* _What to produce_
Transcribe only the lines of the listing below from the one holding "for chip in" through the one holding "cad_parts[node].hide_render = cad_parts[node].hide_viewport", inclusive, without any change.

— BEGIN Data —

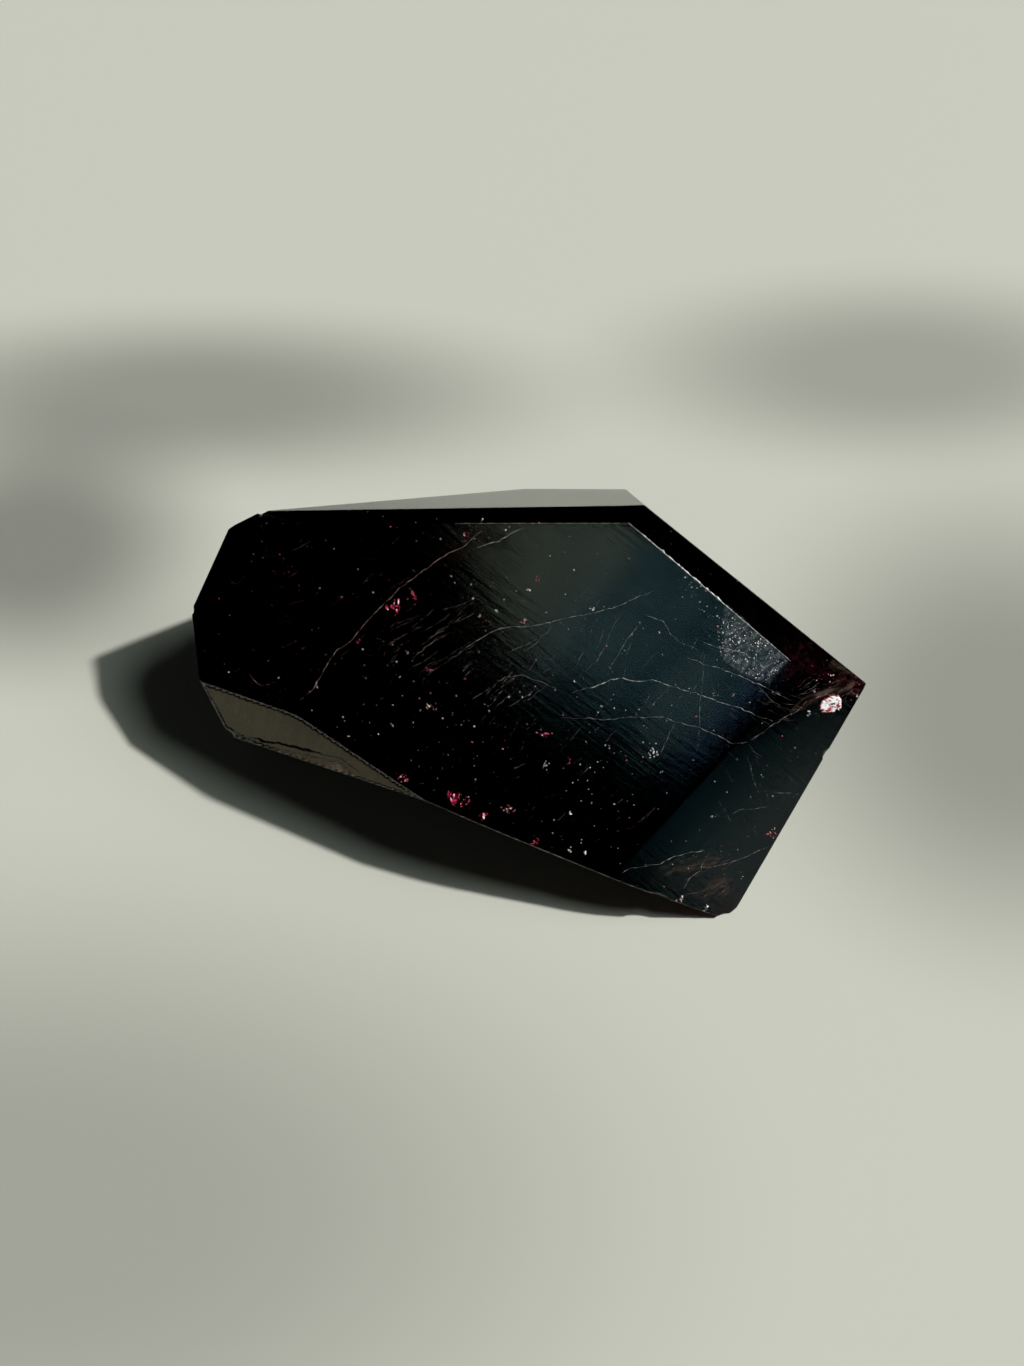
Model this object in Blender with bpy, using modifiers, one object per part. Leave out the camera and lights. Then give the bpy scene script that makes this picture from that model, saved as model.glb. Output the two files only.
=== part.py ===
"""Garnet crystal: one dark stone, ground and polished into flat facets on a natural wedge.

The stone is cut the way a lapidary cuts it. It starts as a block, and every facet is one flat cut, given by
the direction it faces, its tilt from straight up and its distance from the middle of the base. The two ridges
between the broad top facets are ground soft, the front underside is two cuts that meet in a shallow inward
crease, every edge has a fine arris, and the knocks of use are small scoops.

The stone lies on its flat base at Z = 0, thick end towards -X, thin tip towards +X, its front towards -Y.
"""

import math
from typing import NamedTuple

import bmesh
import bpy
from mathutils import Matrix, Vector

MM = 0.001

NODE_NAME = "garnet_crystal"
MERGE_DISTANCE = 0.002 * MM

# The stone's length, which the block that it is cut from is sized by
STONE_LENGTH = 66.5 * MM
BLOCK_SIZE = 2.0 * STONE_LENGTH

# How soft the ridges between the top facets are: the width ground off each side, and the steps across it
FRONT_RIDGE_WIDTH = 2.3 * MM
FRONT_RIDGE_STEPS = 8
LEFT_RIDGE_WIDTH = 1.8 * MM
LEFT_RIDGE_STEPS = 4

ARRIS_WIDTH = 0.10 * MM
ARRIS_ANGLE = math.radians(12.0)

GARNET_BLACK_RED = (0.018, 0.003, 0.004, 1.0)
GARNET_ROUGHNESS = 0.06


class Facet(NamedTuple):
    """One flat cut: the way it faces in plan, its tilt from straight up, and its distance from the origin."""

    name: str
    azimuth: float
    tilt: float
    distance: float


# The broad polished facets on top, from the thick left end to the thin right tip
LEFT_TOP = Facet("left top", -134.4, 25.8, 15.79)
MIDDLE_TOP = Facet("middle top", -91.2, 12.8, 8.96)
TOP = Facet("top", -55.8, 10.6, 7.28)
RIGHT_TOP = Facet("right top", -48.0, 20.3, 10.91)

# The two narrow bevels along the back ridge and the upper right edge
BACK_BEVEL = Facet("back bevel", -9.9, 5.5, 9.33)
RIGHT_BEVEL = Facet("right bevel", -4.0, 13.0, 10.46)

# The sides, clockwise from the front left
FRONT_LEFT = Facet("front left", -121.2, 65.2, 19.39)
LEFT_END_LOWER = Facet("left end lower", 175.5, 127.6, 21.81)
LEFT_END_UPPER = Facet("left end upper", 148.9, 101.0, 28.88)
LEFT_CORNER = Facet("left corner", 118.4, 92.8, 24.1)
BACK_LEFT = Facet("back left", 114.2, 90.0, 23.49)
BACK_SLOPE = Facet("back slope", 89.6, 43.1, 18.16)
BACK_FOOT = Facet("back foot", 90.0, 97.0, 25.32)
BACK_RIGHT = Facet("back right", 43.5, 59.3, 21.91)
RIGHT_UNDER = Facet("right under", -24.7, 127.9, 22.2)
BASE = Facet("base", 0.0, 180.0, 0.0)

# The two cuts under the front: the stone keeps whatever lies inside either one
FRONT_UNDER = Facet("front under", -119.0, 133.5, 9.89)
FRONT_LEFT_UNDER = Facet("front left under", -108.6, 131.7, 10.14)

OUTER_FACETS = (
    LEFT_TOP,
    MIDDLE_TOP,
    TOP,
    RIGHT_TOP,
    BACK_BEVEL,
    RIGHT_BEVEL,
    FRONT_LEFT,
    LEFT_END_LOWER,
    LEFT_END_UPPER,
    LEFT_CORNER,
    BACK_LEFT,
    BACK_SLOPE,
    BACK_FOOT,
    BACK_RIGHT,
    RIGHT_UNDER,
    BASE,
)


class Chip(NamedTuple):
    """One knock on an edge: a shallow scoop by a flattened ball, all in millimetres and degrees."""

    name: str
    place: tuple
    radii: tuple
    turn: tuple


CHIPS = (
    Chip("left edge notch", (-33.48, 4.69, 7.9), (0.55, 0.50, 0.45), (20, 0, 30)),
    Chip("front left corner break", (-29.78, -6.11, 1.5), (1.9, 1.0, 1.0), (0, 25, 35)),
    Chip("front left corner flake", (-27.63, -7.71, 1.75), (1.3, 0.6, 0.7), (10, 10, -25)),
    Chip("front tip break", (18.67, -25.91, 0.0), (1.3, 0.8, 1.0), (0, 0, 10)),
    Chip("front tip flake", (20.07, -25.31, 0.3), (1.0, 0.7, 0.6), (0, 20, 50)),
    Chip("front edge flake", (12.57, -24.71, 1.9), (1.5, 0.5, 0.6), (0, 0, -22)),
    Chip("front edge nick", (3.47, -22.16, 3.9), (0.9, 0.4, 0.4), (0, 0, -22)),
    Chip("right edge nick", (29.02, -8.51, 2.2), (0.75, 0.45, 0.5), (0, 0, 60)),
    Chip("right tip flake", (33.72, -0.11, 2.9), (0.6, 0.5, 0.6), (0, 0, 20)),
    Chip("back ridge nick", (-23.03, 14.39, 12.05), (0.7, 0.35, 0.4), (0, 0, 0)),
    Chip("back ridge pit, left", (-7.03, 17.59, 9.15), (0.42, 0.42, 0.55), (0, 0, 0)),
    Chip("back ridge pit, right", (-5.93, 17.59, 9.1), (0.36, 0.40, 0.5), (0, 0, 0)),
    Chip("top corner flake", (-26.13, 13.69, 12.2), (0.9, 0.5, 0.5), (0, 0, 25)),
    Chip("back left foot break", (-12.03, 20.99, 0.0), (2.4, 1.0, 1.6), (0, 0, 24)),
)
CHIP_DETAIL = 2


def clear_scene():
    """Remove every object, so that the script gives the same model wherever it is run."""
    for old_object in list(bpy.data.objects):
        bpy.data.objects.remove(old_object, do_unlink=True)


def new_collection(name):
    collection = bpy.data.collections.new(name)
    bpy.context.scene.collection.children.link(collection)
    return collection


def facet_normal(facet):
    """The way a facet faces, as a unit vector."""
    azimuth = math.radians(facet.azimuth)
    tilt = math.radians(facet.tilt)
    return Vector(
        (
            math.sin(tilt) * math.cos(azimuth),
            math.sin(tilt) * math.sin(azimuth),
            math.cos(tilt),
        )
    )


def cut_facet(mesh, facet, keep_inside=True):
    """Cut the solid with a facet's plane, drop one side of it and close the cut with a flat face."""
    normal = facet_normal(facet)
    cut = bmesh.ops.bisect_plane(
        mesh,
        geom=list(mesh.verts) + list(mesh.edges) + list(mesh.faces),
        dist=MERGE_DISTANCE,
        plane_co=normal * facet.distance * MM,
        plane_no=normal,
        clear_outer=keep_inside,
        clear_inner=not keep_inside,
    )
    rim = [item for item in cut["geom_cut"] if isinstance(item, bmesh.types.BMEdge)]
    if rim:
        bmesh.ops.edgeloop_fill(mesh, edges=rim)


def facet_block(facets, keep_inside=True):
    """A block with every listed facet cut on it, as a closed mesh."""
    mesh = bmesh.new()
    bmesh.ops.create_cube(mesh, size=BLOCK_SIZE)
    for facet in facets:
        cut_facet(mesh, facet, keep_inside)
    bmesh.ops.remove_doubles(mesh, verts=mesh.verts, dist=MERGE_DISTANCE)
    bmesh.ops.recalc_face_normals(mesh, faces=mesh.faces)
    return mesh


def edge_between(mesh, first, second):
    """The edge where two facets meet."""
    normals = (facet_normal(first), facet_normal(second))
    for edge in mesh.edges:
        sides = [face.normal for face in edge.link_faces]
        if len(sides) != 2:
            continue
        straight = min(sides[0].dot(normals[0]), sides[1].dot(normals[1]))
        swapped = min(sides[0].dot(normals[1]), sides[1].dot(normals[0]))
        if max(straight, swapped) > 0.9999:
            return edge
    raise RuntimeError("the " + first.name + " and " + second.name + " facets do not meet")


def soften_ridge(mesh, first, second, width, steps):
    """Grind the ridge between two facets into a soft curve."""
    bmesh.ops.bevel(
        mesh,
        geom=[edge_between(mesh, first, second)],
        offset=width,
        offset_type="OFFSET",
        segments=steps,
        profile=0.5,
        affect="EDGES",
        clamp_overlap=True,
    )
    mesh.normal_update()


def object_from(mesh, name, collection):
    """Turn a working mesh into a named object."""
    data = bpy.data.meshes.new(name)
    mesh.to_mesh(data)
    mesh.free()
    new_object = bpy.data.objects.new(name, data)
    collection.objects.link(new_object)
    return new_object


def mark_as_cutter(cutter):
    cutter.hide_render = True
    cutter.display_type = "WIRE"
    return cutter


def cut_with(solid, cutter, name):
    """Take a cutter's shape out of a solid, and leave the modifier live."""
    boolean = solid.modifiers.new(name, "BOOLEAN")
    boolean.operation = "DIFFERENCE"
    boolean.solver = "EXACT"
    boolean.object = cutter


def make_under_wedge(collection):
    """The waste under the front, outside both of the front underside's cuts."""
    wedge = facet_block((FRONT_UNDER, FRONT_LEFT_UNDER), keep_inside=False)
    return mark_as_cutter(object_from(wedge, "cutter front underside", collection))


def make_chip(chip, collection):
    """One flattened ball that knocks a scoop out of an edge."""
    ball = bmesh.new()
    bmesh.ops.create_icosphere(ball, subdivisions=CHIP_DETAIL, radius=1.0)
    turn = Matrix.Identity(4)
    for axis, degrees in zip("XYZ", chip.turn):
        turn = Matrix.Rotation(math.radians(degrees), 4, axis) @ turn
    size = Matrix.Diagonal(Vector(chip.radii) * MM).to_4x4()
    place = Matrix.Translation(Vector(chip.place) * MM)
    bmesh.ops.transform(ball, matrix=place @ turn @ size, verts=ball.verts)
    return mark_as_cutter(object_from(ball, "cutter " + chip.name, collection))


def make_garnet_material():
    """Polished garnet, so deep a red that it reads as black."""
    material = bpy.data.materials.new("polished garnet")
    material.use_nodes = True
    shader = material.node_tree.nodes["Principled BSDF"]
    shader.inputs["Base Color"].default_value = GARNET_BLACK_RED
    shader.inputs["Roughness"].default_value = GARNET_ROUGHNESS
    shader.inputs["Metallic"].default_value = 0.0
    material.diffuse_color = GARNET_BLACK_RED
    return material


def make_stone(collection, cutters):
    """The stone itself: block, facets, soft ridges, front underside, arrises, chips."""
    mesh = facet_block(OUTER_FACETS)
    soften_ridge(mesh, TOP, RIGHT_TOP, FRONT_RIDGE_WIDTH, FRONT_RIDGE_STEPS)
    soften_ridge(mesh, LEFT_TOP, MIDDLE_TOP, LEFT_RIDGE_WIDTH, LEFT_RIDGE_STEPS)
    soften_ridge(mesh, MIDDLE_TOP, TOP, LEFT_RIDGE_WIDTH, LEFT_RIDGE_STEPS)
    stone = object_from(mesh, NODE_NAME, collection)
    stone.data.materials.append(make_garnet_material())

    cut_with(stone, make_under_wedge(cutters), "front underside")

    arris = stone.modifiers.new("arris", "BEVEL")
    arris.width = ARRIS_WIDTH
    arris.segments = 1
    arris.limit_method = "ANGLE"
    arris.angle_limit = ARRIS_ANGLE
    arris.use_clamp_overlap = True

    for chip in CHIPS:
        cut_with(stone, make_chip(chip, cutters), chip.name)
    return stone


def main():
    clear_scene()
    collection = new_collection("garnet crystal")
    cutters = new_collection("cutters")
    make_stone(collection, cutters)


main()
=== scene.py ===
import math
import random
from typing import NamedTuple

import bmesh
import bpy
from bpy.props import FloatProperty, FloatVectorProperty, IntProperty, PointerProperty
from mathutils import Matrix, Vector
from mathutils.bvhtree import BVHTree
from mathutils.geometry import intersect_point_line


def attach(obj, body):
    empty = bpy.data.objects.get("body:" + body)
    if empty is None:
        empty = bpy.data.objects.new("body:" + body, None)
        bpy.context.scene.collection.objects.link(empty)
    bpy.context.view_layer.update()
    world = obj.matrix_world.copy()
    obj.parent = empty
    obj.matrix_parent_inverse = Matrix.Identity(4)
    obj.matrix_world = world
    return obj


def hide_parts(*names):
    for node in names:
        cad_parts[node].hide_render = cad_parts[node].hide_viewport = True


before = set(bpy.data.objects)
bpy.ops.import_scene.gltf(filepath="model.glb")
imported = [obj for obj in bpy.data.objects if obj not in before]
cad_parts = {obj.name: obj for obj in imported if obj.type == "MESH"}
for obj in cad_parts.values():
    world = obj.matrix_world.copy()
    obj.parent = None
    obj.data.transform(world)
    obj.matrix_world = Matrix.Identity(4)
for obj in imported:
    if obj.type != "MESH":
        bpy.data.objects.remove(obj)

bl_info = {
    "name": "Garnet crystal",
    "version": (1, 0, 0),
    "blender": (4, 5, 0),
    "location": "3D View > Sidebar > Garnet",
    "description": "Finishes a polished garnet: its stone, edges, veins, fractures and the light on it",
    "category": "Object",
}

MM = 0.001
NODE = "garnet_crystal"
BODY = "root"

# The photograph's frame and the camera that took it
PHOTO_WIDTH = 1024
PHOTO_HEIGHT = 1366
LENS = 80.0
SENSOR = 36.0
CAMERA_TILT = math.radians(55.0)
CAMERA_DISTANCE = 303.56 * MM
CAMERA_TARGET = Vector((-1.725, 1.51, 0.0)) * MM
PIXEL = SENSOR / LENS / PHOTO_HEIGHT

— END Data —

* _Written reply_
    for chip in CHIPS:
        cut_with(stone, make_chip(chip, cutters), chip.name)
    return stone


def main():
    clear_scene()
    collection = new_collection("garnet crystal")
    cutters = new_collection("cutters")
    make_stone(collection, cutters)


main()
=== scene.py ===
import math
import random
from typing import NamedTuple

import bmesh
import bpy
from bpy.props import FloatProperty, FloatVectorProperty, IntProperty, PointerProperty
from mathutils import Matrix, Vector
from mathutils.bvhtree import BVHTree
from mathutils.geometry import intersect_point_line


def attach(obj, body):
    empty = bpy.data.objects.get("body:" + body)
    if empty is None:
        empty = bpy.data.objects.new("body:" + body, None)
        bpy.context.scene.collection.objects.link(empty)
    bpy.context.view_layer.update()
    world = obj.matrix_world.copy()
    obj.parent = empty
    obj.matrix_parent_inverse = Matrix.Identity(4)
    obj.matrix_world = world
    return obj


def hide_parts(*names):
    for node in names:
        cad_parts[node].hide_render = cad_parts[node].hide_viewport = True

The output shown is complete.